One dozen local, geographically distributed, plants for final automated assembly should be enough.

Steve Patterson

GM is already a huge corporate mess unable to produce a vehicle for US sales that can compete with the likes of smaller Toyotas & Hondas (Yaris, Fit, Nissan Versa, etc...). The last thing they need is the dead weight of Chrysler.

American auto execs simply don't let their designers create good small cars. They get into committee think and we end up with oversized vehicles requiring large engines resulting in poor fuel economy. Chrysler Group's Dodge Caliber is interesting in form -- much better than the Neon --- but it cannot come close the mileage of my Scion xA.


In 2006 GM run losses of about 300$ per vehicle sold, compared to 1200$ loss for vehicle sold for Ford. GM is about to flip itself profitable this year.


I like John Ard's suggestion of a VW/Chrysler partnership. No "Merger of Equals" like MB said of their takeover in 98, but a partnership between VW and Chrysler where Chrysler is its own company again.

VW could supply Chrysler versions of their Rabbits, Jettas, and Passats, along with their own VW deisel expertise, and Chrysler would fill in VW's void of Pick-ups, SUV's, and minivans. I think I read a year or so ago that VW is having Chrysler design and build a minivan for them already. That deal may have fallin through however, I'm not sure.


I think Daimler splitting from Chrysler was only a matter of time. How could the American UAW faithful put up with German management over the long haul? Could they really put up foreign management at all? I think it's either American management, or else the company eventually folds - or partially folds with the only surviving division being Jeep (and even Jeep is facing fierce SUV competition). GM-Chrysler is the only realistic, long-term option here. However, if GM bought Chrysler and preserved its status as the world's largest automaker, dark days would still be ahead (via plant closings, brand elimination, etc) because there would be less incentive for GM to transform into a viable competitor of Toyota.
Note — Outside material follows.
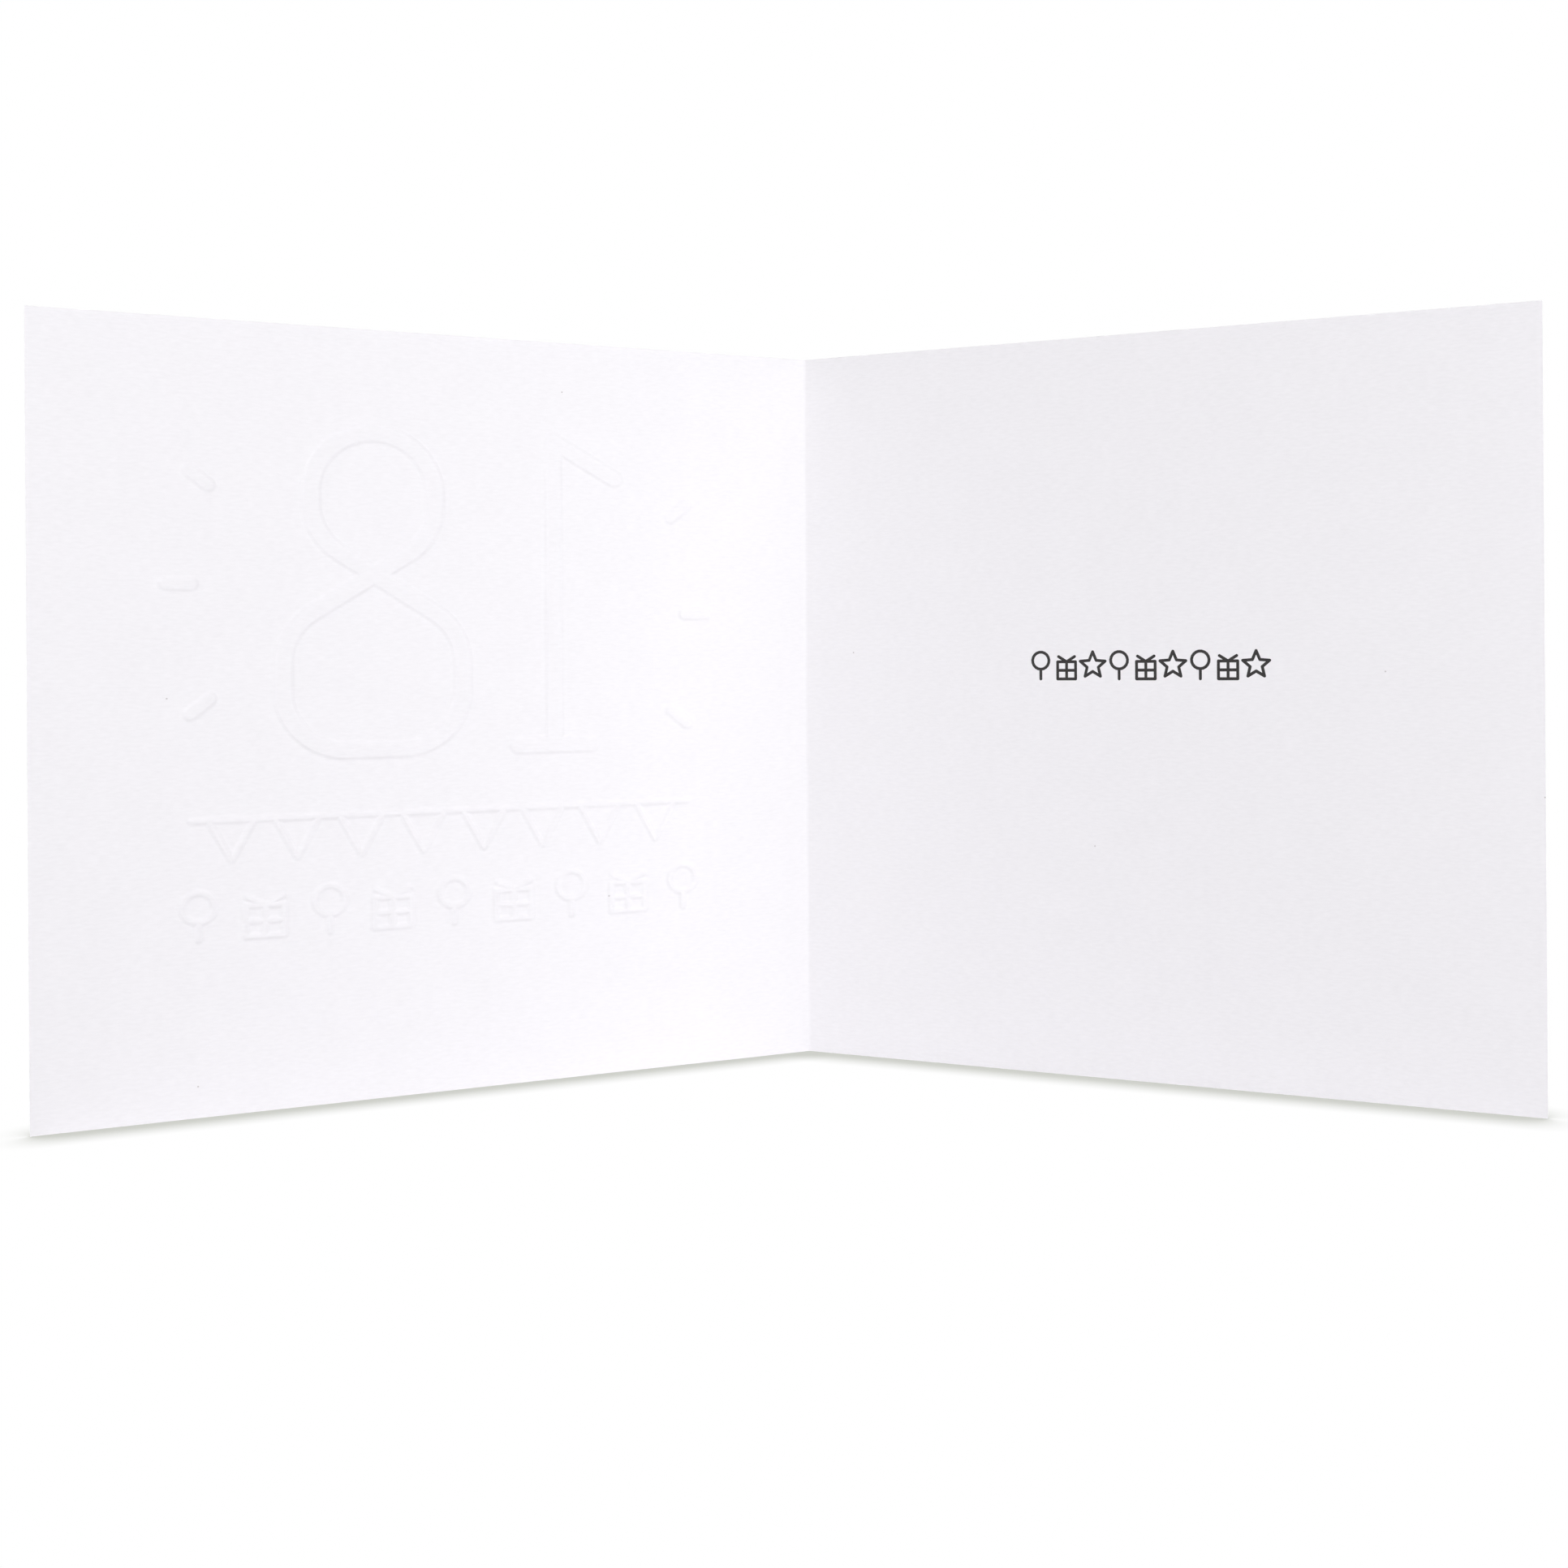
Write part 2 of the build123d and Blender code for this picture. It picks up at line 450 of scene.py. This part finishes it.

Another more risky option would be with private investors, like Kirk Kerkorian and others who would want to take on GM, Ford and everyone else. They could turn into a David vs. Goliath(s) environment, like Apple vs. IBM. I don't see foreign management ever really working. The key would be in the execution - with innovative, relevant, progressive, distinctly American products. However, alternative energy powered vehicles would be critical, which are obviously developing in a variety of ways - but no suite of profitable technologies exist yet for deployment on a large scale.